Problem to work on:
Output only the lines running from the line bearing "makeBase();" through the line bearing "for node in", character for character.

[Saved entries]
================================

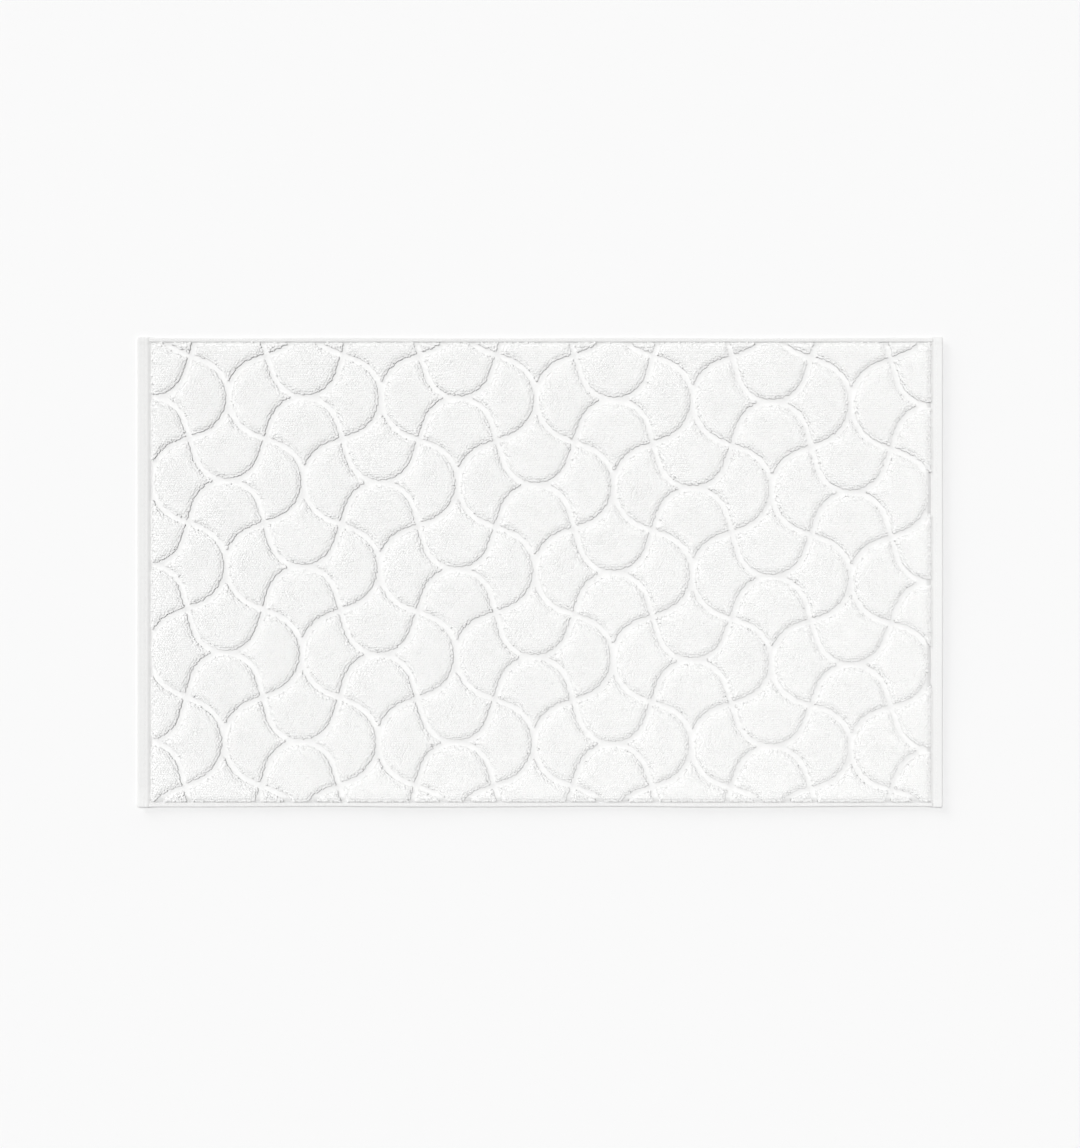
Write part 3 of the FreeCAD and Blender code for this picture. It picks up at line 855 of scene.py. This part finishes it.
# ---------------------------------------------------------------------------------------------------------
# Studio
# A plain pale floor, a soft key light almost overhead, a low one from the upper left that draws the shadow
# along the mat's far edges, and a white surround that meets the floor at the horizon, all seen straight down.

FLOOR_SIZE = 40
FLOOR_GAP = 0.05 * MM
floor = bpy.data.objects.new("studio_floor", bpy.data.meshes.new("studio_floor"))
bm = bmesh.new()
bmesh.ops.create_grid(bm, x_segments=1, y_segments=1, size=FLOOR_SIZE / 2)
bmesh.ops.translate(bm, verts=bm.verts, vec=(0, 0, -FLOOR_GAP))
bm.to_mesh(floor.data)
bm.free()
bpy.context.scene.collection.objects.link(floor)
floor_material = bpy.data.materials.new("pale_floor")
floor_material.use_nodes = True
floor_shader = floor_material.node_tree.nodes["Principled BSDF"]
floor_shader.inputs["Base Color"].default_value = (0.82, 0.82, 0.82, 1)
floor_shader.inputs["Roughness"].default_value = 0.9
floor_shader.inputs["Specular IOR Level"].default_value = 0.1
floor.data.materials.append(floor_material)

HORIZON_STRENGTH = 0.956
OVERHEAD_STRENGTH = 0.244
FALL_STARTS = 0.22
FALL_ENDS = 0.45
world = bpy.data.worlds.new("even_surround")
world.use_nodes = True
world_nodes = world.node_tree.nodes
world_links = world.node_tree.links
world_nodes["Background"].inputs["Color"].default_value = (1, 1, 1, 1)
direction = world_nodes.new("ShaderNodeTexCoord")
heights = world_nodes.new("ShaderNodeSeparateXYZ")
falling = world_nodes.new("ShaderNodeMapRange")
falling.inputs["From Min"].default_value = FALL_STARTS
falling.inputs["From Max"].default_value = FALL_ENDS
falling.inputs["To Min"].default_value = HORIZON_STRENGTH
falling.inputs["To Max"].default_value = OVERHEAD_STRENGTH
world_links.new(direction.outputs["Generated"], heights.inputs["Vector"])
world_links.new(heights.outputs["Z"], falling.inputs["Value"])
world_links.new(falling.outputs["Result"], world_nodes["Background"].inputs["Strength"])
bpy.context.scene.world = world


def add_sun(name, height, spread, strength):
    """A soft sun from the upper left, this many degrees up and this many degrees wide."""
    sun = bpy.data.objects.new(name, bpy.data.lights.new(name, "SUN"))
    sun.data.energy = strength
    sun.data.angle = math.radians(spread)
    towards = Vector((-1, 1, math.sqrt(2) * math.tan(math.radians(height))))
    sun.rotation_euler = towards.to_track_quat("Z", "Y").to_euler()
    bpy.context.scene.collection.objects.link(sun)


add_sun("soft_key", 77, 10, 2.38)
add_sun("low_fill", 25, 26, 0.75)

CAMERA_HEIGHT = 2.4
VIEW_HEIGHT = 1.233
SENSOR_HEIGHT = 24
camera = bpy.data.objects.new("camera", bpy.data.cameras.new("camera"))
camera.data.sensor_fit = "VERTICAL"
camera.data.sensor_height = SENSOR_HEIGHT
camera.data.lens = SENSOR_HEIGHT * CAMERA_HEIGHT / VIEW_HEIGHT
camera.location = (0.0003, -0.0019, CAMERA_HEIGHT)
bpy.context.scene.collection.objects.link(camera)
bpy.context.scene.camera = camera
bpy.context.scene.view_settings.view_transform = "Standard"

================================

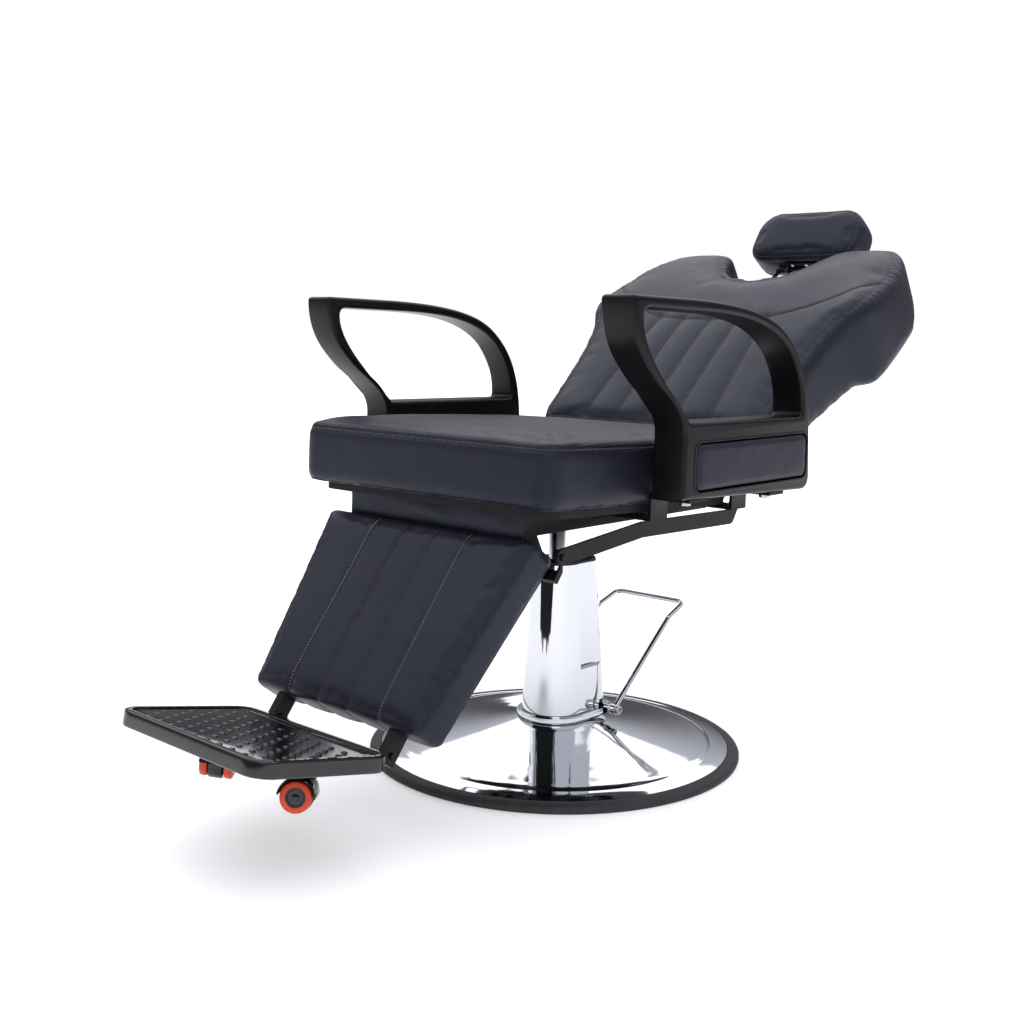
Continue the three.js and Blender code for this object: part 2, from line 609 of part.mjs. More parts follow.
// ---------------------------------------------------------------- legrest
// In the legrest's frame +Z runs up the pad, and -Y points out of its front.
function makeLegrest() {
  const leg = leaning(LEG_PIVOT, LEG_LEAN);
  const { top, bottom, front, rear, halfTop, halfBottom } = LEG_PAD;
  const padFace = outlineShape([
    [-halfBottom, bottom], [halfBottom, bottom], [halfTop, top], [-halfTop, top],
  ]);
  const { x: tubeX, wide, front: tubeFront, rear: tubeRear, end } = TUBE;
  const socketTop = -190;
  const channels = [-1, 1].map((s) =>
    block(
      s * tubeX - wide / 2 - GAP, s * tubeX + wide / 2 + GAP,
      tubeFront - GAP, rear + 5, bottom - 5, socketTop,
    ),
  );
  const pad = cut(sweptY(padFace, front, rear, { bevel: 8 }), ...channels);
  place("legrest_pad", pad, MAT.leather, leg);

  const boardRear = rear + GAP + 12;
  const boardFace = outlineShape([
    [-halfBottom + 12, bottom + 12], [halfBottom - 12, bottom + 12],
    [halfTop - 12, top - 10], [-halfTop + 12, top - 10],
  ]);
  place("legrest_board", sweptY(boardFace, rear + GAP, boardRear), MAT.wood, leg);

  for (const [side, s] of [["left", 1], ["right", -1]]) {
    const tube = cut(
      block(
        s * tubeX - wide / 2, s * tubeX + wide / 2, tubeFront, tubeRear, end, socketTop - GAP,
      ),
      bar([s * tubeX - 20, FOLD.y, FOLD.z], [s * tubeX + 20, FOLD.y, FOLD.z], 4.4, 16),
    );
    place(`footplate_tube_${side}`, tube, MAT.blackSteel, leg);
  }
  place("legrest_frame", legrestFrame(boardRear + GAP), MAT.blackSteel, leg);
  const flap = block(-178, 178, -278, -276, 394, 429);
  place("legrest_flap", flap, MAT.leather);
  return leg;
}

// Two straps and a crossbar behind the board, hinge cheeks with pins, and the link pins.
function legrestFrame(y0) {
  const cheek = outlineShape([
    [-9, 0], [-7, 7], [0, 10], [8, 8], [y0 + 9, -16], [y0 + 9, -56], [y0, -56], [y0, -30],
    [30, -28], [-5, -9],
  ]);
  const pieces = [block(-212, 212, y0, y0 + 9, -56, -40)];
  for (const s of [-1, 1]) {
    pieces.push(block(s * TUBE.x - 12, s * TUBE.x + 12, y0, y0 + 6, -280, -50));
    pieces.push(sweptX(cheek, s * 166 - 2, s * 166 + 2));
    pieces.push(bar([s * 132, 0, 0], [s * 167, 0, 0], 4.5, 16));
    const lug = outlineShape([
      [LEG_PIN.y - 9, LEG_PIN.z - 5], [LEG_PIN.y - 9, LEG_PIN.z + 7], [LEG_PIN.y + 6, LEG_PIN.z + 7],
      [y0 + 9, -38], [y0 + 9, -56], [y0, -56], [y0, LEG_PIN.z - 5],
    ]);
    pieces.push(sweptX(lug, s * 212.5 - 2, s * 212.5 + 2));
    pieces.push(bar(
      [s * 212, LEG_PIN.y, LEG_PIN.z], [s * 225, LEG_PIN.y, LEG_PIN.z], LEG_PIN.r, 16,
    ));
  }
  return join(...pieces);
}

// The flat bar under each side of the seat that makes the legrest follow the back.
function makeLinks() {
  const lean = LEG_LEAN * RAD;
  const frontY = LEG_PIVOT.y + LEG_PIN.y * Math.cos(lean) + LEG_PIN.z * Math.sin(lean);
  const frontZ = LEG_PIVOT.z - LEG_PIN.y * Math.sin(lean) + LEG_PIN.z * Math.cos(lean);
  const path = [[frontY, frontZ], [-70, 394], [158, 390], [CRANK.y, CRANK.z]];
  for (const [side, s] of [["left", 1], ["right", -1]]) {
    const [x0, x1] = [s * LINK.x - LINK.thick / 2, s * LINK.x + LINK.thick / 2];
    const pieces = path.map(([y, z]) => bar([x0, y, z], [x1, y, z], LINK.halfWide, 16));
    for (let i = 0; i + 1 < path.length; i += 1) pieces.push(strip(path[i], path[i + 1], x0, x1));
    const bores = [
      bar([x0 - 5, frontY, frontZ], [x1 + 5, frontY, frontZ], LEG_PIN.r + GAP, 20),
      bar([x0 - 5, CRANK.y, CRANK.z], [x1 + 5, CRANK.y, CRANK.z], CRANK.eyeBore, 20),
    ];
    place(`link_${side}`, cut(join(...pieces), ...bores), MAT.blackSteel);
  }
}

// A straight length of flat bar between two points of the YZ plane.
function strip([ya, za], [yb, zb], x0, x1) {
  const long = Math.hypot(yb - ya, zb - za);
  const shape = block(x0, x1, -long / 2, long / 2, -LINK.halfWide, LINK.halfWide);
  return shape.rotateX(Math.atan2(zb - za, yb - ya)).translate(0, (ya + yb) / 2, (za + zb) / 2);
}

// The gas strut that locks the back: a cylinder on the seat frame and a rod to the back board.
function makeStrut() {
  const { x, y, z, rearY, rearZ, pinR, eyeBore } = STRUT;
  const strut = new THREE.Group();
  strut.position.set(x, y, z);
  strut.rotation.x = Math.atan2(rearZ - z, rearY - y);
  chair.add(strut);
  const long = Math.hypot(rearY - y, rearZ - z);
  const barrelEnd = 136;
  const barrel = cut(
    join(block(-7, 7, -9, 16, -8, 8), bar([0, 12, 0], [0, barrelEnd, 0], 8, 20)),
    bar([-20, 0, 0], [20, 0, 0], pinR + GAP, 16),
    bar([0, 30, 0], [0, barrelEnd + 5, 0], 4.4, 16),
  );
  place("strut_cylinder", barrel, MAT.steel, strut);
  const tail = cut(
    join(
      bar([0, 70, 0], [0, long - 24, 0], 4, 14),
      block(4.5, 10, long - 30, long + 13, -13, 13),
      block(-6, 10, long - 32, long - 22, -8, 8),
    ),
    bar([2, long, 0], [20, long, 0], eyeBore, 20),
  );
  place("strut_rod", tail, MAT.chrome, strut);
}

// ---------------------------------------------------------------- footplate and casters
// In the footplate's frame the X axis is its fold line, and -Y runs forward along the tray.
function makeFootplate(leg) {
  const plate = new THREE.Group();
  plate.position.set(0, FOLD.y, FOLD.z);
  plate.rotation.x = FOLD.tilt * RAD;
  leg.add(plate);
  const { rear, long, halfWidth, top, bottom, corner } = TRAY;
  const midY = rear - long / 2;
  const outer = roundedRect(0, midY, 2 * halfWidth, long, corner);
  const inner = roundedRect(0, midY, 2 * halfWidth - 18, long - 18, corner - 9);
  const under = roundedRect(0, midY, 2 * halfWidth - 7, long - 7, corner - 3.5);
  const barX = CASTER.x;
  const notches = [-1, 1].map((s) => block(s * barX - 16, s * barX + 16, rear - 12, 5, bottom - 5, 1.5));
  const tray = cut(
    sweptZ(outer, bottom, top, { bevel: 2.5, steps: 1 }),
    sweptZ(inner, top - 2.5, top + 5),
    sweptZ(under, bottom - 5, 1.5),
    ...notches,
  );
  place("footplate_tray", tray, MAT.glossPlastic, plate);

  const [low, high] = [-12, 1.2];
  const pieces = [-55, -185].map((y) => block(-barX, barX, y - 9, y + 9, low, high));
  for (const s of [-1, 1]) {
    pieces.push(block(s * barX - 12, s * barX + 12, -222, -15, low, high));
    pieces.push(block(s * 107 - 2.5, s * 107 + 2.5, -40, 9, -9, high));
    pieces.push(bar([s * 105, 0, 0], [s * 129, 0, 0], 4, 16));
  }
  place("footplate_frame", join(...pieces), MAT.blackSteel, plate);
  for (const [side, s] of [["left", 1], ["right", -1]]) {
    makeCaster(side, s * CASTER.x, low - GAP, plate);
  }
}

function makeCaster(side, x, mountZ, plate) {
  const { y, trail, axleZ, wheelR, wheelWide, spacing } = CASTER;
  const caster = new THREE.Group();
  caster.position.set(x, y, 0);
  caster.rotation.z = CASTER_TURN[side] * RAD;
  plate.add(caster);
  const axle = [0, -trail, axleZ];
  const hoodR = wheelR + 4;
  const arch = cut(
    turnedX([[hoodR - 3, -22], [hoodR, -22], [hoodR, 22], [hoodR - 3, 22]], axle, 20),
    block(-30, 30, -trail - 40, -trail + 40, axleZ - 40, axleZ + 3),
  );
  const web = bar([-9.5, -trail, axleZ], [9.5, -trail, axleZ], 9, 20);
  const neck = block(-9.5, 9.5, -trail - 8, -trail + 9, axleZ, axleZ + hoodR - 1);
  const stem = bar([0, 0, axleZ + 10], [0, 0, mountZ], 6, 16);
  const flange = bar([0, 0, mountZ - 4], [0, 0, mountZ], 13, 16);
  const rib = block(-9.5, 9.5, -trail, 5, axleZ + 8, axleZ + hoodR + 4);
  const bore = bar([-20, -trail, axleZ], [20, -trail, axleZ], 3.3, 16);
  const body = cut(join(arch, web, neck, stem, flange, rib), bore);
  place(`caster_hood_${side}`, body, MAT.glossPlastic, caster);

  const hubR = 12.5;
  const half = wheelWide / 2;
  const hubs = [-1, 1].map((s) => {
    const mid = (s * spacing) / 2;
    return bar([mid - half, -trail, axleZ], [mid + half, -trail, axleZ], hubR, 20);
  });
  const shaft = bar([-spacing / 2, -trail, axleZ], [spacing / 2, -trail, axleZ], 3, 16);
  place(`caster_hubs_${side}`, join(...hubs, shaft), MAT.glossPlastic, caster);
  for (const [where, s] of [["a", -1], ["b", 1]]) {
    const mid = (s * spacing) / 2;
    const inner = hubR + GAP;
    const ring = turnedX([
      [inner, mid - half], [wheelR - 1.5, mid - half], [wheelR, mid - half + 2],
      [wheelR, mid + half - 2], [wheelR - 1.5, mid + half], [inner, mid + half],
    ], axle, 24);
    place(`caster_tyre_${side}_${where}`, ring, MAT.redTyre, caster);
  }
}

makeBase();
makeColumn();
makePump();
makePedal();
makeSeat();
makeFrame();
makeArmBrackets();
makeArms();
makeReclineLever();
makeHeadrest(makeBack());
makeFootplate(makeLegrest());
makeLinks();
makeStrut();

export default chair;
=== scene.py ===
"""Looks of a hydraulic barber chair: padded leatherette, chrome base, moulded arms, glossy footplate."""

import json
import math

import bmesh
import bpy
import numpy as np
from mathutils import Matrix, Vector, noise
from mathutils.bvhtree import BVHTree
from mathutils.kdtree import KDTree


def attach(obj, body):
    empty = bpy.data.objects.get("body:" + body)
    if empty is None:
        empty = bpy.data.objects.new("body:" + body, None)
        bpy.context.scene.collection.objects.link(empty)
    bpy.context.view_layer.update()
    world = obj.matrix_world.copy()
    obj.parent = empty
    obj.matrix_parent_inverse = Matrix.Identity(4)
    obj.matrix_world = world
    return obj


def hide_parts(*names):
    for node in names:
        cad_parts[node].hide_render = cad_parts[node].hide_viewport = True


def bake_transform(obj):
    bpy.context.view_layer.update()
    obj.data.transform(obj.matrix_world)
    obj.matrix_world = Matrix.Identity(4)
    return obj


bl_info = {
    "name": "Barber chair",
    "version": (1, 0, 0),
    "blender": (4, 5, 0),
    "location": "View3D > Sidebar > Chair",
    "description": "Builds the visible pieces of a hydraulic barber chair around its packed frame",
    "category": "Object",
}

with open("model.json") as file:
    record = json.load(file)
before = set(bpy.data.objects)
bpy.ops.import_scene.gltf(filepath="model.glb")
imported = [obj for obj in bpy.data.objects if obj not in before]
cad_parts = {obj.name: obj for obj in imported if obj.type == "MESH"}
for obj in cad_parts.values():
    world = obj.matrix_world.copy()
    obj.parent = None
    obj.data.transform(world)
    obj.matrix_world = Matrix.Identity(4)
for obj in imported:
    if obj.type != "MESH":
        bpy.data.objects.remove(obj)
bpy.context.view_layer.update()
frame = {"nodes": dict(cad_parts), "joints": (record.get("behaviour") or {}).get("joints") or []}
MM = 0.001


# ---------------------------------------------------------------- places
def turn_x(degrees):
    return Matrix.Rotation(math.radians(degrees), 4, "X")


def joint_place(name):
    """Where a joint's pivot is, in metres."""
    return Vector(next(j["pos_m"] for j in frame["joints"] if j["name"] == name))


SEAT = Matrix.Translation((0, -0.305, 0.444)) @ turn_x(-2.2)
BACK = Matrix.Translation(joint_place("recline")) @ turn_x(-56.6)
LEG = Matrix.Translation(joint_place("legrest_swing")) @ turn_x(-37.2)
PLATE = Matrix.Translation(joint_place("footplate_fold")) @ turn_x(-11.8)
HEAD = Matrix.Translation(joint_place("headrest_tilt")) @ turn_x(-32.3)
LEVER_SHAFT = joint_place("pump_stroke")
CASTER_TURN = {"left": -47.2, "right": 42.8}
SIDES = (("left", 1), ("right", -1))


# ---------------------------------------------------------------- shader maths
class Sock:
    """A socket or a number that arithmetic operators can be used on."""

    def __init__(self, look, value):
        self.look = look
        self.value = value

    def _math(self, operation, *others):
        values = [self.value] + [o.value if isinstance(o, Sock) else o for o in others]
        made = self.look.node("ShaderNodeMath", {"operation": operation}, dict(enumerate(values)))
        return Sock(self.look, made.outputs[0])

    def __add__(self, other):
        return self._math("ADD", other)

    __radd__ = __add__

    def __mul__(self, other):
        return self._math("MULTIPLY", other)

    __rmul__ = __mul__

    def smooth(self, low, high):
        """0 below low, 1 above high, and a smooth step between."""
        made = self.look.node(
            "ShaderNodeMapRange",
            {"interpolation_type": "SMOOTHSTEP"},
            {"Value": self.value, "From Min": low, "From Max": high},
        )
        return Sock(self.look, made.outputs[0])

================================

Exercise response:
makeBase();
makeColumn();
makePump();
makePedal();
makeSeat();
makeFrame();
makeArmBrackets();
makeArms();
makeReclineLever();
makeHeadrest(makeBack());
makeFootplate(makeLegrest());
makeLinks();
makeStrut();

export default chair;
=== scene.py ===
"""Looks of a hydraulic barber chair: padded leatherette, chrome base, moulded arms, glossy footplate."""

import json
import math

import bmesh
import bpy
import numpy as np
from mathutils import Matrix, Vector, noise
from mathutils.bvhtree import BVHTree
from mathutils.kdtree import KDTree


def attach(obj, body):
    empty = bpy.data.objects.get("body:" + body)
    if empty is None:
        empty = bpy.data.objects.new("body:" + body, None)
        bpy.context.scene.collection.objects.link(empty)
    bpy.context.view_layer.update()
    world = obj.matrix_world.copy()
    obj.parent = empty
    obj.matrix_parent_inverse = Matrix.Identity(4)
    obj.matrix_world = world
    return obj


def hide_parts(*names):
    for node in names:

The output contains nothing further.